A fretful temper will divide the closest knot that may be tied, by ceaseless sharp corrosion; a temper passionate and fierce may suddenly your joys disperse at one immense explosion.

William Cowper (1731-1800) British poet.

A lady of what is commonly called an uncertain temper -- a phrase which being interpreted signifies a temper tolerably certain to make everybody more or less uncomfortable.

Charles Dickens (1812-1870) British novelist.

It was not that she was out of temper, but that the world was not equal to the demands of her fine organism.

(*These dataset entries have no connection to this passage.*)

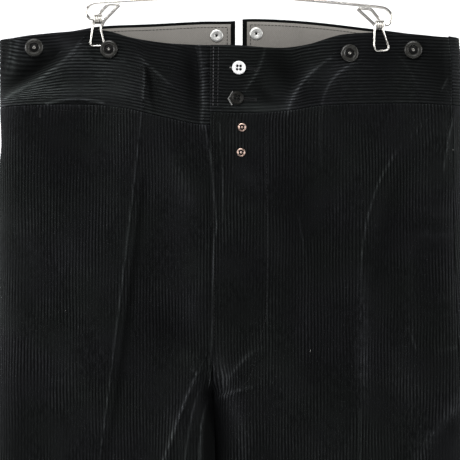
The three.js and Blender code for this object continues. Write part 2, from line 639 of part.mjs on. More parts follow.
for (const face of ["front", "back"])
  for (const side of ["right", "left"]) add(`${face}_${side}`, legPanel(face, side), corduroy);

// Waistband: the wearer's left front laps over the right front by the fly's width. The back is split at the centre.
const FLY_X = outline("parting", SEAM_Z);
const SPLIT = { right: -5.5, left: 3.5 };
const BAND_PIECES = [
  { face: "front", side: "right", endX: FLY_X + FLY_WIDTH, top: FRONT_TOP, seam: FRONT_SEAM.right },
  { face: "front", side: "left", endX: FLY_X - FLY_EDGE, top: FRONT_TOP, seam: FRONT_SEAM.left, lift: TOP_FLY_BAND },
  { face: "back", side: "right", endX: SPLIT.right, top: BACK_TOP, seam: BACK_SEAM },
  { face: "back", side: "left", endX: SPLIT.left, top: BACK_TOP, seam: BACK_SEAM },
];
for (const piece of BAND_PIECES) {
  const { face, side, endX } = piece;
  const distances = bandDistances(side, seamStart(face, side), endX);
  add(`band_${face}_${side}`, band({ ...piece, distances }), corduroy);
}

// The lining stops short of the split and of the band's upper edge, and before the turn at the sides.
const LINING_INSET = { split: 5.5, top: 3, seam: 4 };
for (const piece of BAND_PIECES.filter(({ face }) => face === "back")) {
  const endX = piece.endX + outwards(piece.side) * LINING_INSET.split;
  const distances = bandDistances(piece.side, EDGE_ROUND, endX).slice(1);
  const inside = { thickness: LINING, off: -BAND - CLEAR, above: LINING_INSET.seam, drop: LINING_INSET.top };
  add(`lining_${piece.side}`, band({ ...piece, endX, distances, ...inside }), twill);
}

// The button stand under the fly, sewn to the wearer's right front.
const UNDERLAP_ROWS = 9;
const UNDERLAP_COLUMNS = 4;
function underlap() {
  const topZ = read(FRONT_SEAM.right, "x", "z", FLY_X + FLY_WIDTH) - GAP - CLEAR;
  const rows = Array.from({ length: UNDERLAP_ROWS + 1 }, (_, i) => {
    const down = i / UNDERLAP_ROWS;
    const z = mix(topZ, UNDERLAP_END_Z, down);
    const from = outline("parting", z) + GAP / 2;
    const to = from + FLY_WIDTH * (1 - 0.5 * ease((down - 0.7) / 0.3));
    return spread(from, to, UNDERLAP_COLUMNS).map((x) => ({ face: "front", side: "left", x, z }));
  });
  return cloth(rows, CLOTH, -0.1);
}
add("fly_underlap", underlap(), corduroy);

// Brace buttons: four on the front band and two on the back band, each with its rivet inside.
const BRACE_BUTTONS = [
  { name: "front_1", face: "front", side: "right", x: -205.3, z: -137.4 },
  { name: "front_2", face: "front", side: "right", x: -131, z: -138.7 },
  { name: "front_3", face: "front", side: "left", x: 109.8, z: -142.9 },
  { name: "front_4", face: "front", side: "left", x: 173.7, z: -139.3 },
  { name: "back_1", face: "back", side: "right", x: -22.9, z: -124.2 },
  { name: "back_2", face: "back", side: "left", x: 16.9, z: -122.1 },
];
for (const button of BRACE_BUTTONS) {
  const inside = BAND + CLEAR + (button.face === "back" ? LINING + CLEAR : 0);
  add(`brace_button_${button.name}`, turned(BRACE_BUTTON, button), blackMetal);
  add(`brace_rivet_${button.name}`, turned(RIVET_BACK, button, { off: inside, inward: true }), paleMetal);
}

// The waistband closes with two buttons, and two rivets stand below it on the fly.
const onBand = { face: "front", side: "left", lift: TOP_FLY_BAND };
const onFly = { face: "front", side: "left", lift: TOP_FLY_PANEL };
add("waist_button_upper", turned(SHIRT_BUTTON, { ...onBand, x: -0.7, z: -157.7 }), shell);
add("waist_button_lower", turned(SHIRT_BUTTON, { ...onBand, x: -3, z: -189 }), horn);
add("fly_rivet_upper", turned(FLY_RIVET, { ...onFly, x: 2.5, z: -218 }), copper);
add("fly_rivet_lower", turned(FLY_RIVET, { ...onFly, x: 1.5, z: -243 }), copper);

add("hanger_frame", hangerFrame(), steel);
for (const side of ["right", "left"]) {
  for (const face of ["front", "back"]) add(`clip_${side}_${face}`, jaw(side, face), steel);
  add(`clip_${side}_spring`, spring(side), steel);
}

export default trousers;
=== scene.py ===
"""Black corduroy trousers, clipped by their waistband to a wire hanger.

Each cloth piece is a thin shell with its wales modelled, laid on the form of the frame's solid that it
stands for.
Sizes and places are in millimetres unless a name says otherwise; meshes are written in metres.
The front faces -Y, and "left" and "right" are the wearer's, so the wearer's right is at -X.
"""

import math
from collections import namedtuple

import bpy
import numpy as np
from bpy.props import FloatProperty, FloatVectorProperty, PointerProperty
from bpy.types import Operator, Panel, PropertyGroup
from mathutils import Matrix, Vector


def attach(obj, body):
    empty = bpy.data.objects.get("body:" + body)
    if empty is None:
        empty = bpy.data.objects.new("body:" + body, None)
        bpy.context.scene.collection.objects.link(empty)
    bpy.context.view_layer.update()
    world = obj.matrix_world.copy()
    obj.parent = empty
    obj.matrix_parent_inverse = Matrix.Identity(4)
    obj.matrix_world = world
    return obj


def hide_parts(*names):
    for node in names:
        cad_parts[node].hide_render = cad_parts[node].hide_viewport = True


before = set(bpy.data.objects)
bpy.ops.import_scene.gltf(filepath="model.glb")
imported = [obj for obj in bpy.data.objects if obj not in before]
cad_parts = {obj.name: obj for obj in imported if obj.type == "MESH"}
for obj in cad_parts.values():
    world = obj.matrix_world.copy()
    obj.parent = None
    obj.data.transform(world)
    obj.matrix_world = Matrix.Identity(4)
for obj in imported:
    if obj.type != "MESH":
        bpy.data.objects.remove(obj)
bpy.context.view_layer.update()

MM = 0.001

bl_info = {
    "name": "Corduroy Trousers on a Clip Hanger",
    "version": (1, 0, 0),
    "blender": (4, 5, 0),
    "location": "3D Viewport > Sidebar > Trousers",
    "description": "Builds corduroy trousers with modelled wales, their buttons and a wire clip hanger",
    "category": "Add Mesh",
}


# ---- sizes and tables ---------------------------------------------------------------------------


def table(columns, *rows):
    """Named columns of numbers. The first column is the one that the others are read by."""
    order = np.array(rows, float)
    if order[0, 0] > order[-1, 0]:
        order = order[::-1]
    return dict(zip(columns.split(), order.T))


GAP = 0.34  # air between pieces that are sewn together
WAIST_GAP = 0.2  # and between the waistband and the legs
BAND_THICKNESS = 3.0
LINING_THICKNESS = 1.0
SEAM_Z = -195.0
TOP_Z = -204.0  # where the legs' first row starts, before it follows the waistband's seam
SEAM_FADE = 130.0
CROTCH_Z = -488.0
HEM_Z = -1215.0
HEM_DEPTH = 38.0
HEM_STITCH = {"outer": 14.0, "inner": 5.0}  # how far from a leg's edges the hem's stitching ends
LINING_AIR = 0.4  # between the waistband and its lining
CLIP_X = {"right": -141.5, "left": 142.0}
PINCH_HALF_WIDTH = 46.0
PINCH_FADE = 190.0
PINCH_TOP_Z = -125.0
PINCH_DEPTH = {"front": 5.0, "back": 5.6}
EDGE_ROUND = 28.0
INSEAM_ROUND = 26.0
CROTCH_RISE = 58.0
LEG_STAGGER = 12.0
LEG_STAGGER_RUN = 80.0
LEG_STAGGER_REACH = 60.0
LEG_STAGGER_Z = -474.0
FLY_LIFT = {"panel": 3.2, "band": BAND_THICKNESS + 0.6}
FLY_WIDTH = 50.0
FLY_EDGE = 1.6
FLY_LAND = 14.0
FLY_FADE = 28.0
FLY_LIFT_END, FLY_LIFT_RUN = 44.0, 30.0  # how far past the underlap the fly settles, and over what length
UNDERLAP_TOP_Z = -216.2
UNDERLAP_END_Z = -444.0
SIDE_SEAM = {"right": ("back", 6.0), "left": ("front", 11.0)}
SPLIT = {"right": -4.2, "left": 3.0}

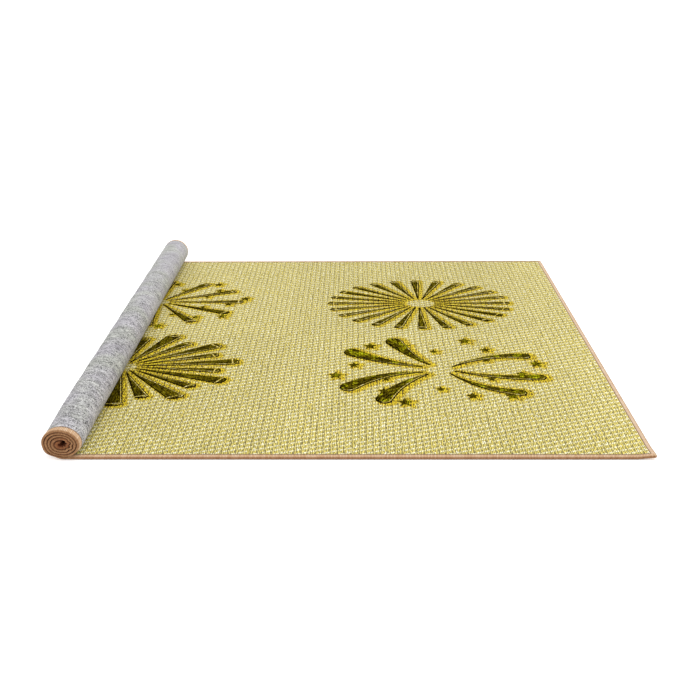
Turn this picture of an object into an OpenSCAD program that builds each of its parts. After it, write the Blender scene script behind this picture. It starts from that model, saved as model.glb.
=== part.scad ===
// Rectangular woven area rug, lying face up with one short end rolled up onto its face.
// X runs along the length, with the roll at -X. Y runs across the width. Z is up from the floor.
// The layers of the cloth are counted as depths from the outside of the backing, which lies on the floor.

/* [Rug] */
// Length of the rug when it is laid out flat
rug_length = 1524; // [1200:1:1800]
// Width of the rug
rug_width = 914; // [600:1:1200]
// Length still lying flat, from the line where the roll starts to the flat end
laid_length = 970; // [700:1:1000]

/* [Cloth] */
// Thickness of the grey backing cloth
backing_t = 1.8; // [1.5:0.1:2.5]
// Thickness of the adhesive between the two cloths
bond_t = 0.4; // [0.2:0.1:0.6]
// Thickness of the woven face cloth
face_t = 2.8; // [2.2:0.1:3.5]
// Height of the pattern yarn above the face
motif_t = 0.8; // [0.4:0.1:1]

/* [Roll] */
// Radius of the space left in the middle of the roll
core_r = 5.5; // [4:0.5:12]
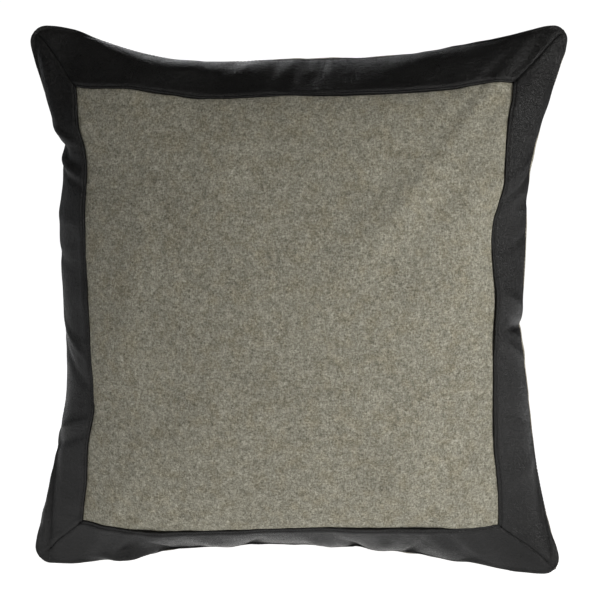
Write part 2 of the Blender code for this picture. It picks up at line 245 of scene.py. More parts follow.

George Eliot (1819-1880) British writer.

Men lose their tempers in defending their taste.

Ralph Waldo Emerson (1803-1882) U.S. poet, essayist and lecturer.

Good temper is one of the greatest preservers of the features.

William Hazlitt (1778-1830) British essayist.

Good temper is an estate for life.

William Hazlitt (1778-1830) British essayist.

The happiness and misery of men depend no less on temper than fortune.

François de La Rochefoucauld (1613-1680) French writer.

Nothing does reason more right, than the coolness of those that offer it: For Truth often suffers more by the heat of its defenders, than from the arguments of its opposers.

William Penn (1644-1718) British religious leader.

I have never known anyone worth a damn who wasn't irascible.

Ezra Pound (1885-1972) American poet, critic and intellectual.

Most people give off as much heat as a 100 watt bulb, but not as much light.